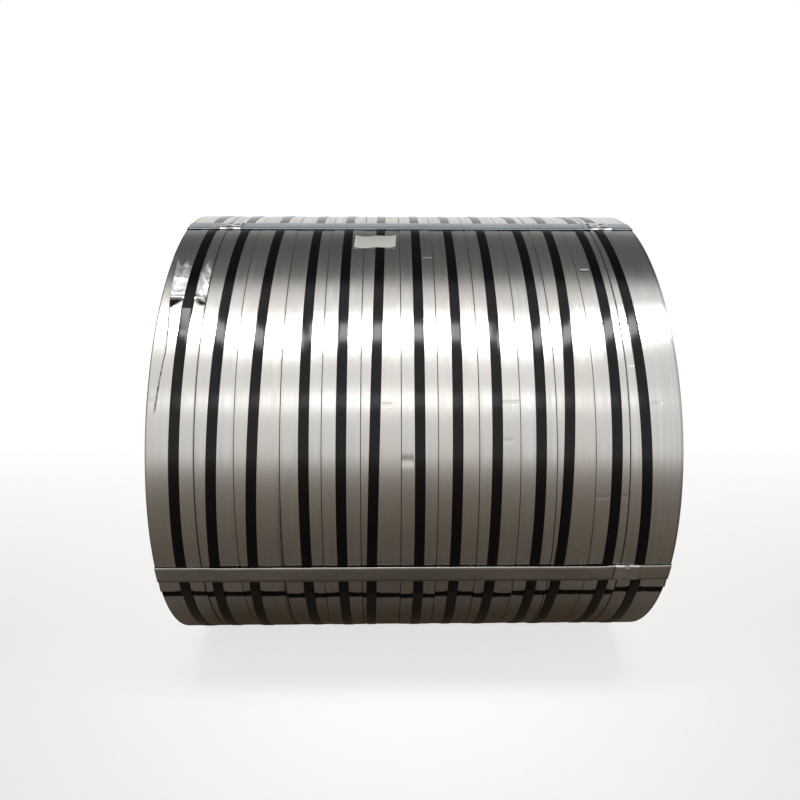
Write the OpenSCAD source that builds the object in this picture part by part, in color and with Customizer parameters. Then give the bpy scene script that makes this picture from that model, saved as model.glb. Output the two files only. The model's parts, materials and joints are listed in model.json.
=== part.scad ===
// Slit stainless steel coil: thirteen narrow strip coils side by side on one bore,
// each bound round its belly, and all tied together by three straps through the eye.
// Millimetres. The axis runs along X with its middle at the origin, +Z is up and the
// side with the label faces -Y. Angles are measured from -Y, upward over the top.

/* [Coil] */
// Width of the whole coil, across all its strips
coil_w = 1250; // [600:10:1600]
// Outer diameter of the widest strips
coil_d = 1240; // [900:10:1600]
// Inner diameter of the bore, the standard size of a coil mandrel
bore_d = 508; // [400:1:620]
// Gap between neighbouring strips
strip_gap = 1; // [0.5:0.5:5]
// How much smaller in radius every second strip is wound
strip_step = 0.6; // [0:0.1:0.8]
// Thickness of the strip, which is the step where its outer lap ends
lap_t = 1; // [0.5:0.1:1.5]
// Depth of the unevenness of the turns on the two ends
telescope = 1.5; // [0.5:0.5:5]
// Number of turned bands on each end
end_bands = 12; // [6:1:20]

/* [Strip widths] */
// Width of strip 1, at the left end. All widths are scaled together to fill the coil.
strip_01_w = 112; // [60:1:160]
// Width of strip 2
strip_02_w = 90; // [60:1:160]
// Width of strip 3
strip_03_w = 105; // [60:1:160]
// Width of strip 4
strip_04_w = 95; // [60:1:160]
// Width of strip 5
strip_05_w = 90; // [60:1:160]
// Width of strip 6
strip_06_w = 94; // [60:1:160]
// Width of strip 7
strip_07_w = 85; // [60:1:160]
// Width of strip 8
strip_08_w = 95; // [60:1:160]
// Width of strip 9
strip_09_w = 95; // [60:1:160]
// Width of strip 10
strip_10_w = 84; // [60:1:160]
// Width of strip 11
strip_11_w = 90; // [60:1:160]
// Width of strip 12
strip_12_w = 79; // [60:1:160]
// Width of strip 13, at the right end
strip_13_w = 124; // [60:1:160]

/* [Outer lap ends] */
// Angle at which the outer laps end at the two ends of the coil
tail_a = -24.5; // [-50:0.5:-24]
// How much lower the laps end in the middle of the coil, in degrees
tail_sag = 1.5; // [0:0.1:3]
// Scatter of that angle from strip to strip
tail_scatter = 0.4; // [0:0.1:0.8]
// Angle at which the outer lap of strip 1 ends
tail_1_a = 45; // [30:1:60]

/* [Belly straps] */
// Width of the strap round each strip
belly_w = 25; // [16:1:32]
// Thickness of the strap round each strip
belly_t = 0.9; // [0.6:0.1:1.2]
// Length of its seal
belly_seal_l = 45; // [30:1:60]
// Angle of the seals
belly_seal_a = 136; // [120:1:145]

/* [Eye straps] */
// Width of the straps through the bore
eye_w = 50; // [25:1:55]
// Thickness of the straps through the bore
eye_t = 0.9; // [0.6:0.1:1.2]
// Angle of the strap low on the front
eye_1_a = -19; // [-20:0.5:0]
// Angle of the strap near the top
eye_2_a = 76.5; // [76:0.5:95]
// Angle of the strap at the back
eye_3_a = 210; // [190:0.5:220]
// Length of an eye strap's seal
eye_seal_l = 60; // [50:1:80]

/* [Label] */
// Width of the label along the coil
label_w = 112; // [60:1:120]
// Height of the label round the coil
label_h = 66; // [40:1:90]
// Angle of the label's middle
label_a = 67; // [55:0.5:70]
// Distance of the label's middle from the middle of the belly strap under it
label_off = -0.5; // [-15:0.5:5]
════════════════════
[Stated exercise] Quote each line of the data above exactly as written.

[Result of this exercise]
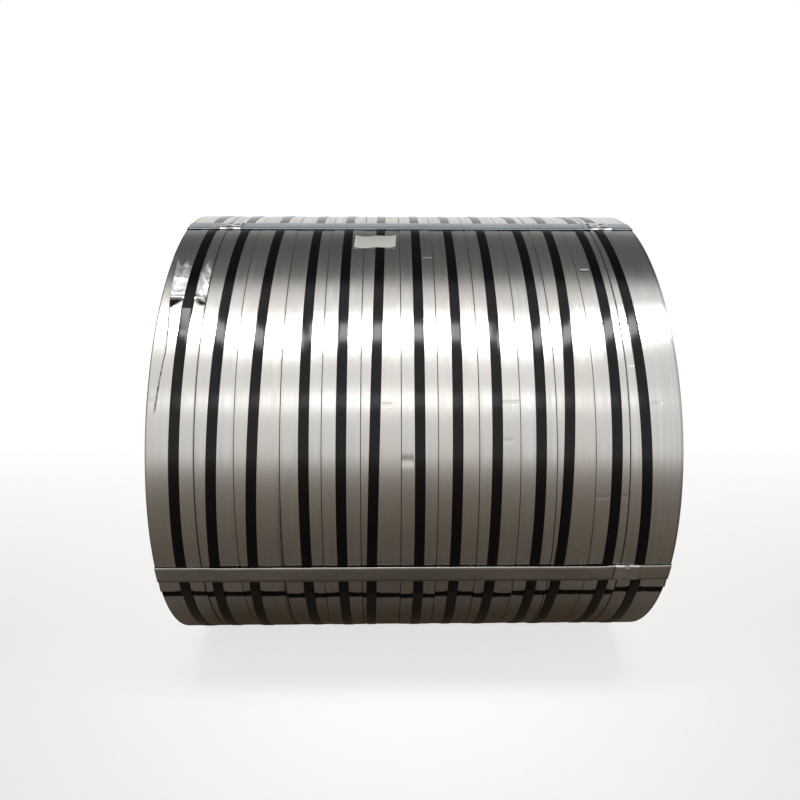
Write the OpenSCAD source that builds the object in this picture part by part, in color and with Customizer parameters. Then give the bpy scene script that makes this picture from that model, saved as model.glb. Output the two files only. The model's parts, materials and joints are listed in model.json.
=== part.scad ===
// Slit stainless steel coil: thirteen narrow strip coils side by side on one bore,
// each bound round its belly, and all tied together by three straps through the eye.
// Millimetres. The axis runs along X with its middle at the origin, +Z is up and the
// side with the label faces -Y. Angles are measured from -Y, upward over the top.

/* [Coil] */
// Width of the whole coil, across all its strips
coil_w = 1250; // [600:10:1600]
// Outer diameter of the widest strips
coil_d = 1240; // [900:10:1600]
// Inner diameter of the bore, the standard size of a coil mandrel
bore_d = 508; // [400:1:620]
// Gap between neighbouring strips
strip_gap = 1; // [0.5:0.5:5]
// How much smaller in radius every second strip is wound
strip_step = 0.6; // [0:0.1:0.8]
// Thickness of the strip, which is the step where its outer lap ends
lap_t = 1; // [0.5:0.1:1.5]
// Depth of the unevenness of the turns on the two ends
telescope = 1.5; // [0.5:0.5:5]
// Number of turned bands on each end
end_bands = 12; // [6:1:20]

/* [Strip widths] */
// Width of strip 1, at the left end. All widths are scaled together to fill the coil.
strip_01_w = 112; // [60:1:160]
// Width of strip 2
strip_02_w = 90; // [60:1:160]
// Width of strip 3
strip_03_w = 105; // [60:1:160]
// Width of strip 4
strip_04_w = 95; // [60:1:160]
// Width of strip 5
strip_05_w = 90; // [60:1:160]
// Width of strip 6
strip_06_w = 94; // [60:1:160]
// Width of strip 7
strip_07_w = 85; // [60:1:160]
// Width of strip 8
strip_08_w = 95; // [60:1:160]
// Width of strip 9
strip_09_w = 95; // [60:1:160]
// Width of strip 10
strip_10_w = 84; // [60:1:160]
// Width of strip 11
strip_11_w = 90; // [60:1:160]
// Width of strip 12
strip_12_w = 79; // [60:1:160]
// Width of strip 13, at the right end
strip_13_w = 124; // [60:1:160]

/* [Outer lap ends] */
// Angle at which the outer laps end at the two ends of the coil
tail_a = -24.5; // [-50:0.5:-24]
// How much lower the laps end in the middle of the coil, in degrees
tail_sag = 1.5; // [0:0.1:3]
// Scatter of that angle from strip to strip
tail_scatter = 0.4; // [0:0.1:0.8]
// Angle at which the outer lap of strip 1 ends
tail_1_a = 45; // [30:1:60]

/* [Belly straps] */
// Width of the strap round each strip
belly_w = 25; // [16:1:32]
// Thickness of the strap round each strip
belly_t = 0.9; // [0.6:0.1:1.2]
// Length of its seal
belly_seal_l = 45; // [30:1:60]
// Angle of the seals
belly_seal_a = 136; // [120:1:145]

/* [Eye straps] */
// Width of the straps through the bore
eye_w = 50; // [25:1:55]
// Thickness of the straps through the bore
eye_t = 0.9; // [0.6:0.1:1.2]
// Angle of the strap low on the front
eye_1_a = -19; // [-20:0.5:0]
// Angle of the strap near the top
eye_2_a = 76.5; // [76:0.5:95]
// Angle of the strap at the back
eye_3_a = 210; // [190:0.5:220]
// Length of an eye strap's seal
eye_seal_l = 60; // [50:1:80]

/* [Label] */
// Width of the label along the coil
label_w = 112; // [60:1:120]
// Height of the label round the coil
label_h = 66; // [40:1:90]
// Angle of the label's middle
label_a = 67; // [55:0.5:70]
// Distance of the label's middle from the middle of the belly strap under it
label_off = -0.5; // [-15:0.5:5]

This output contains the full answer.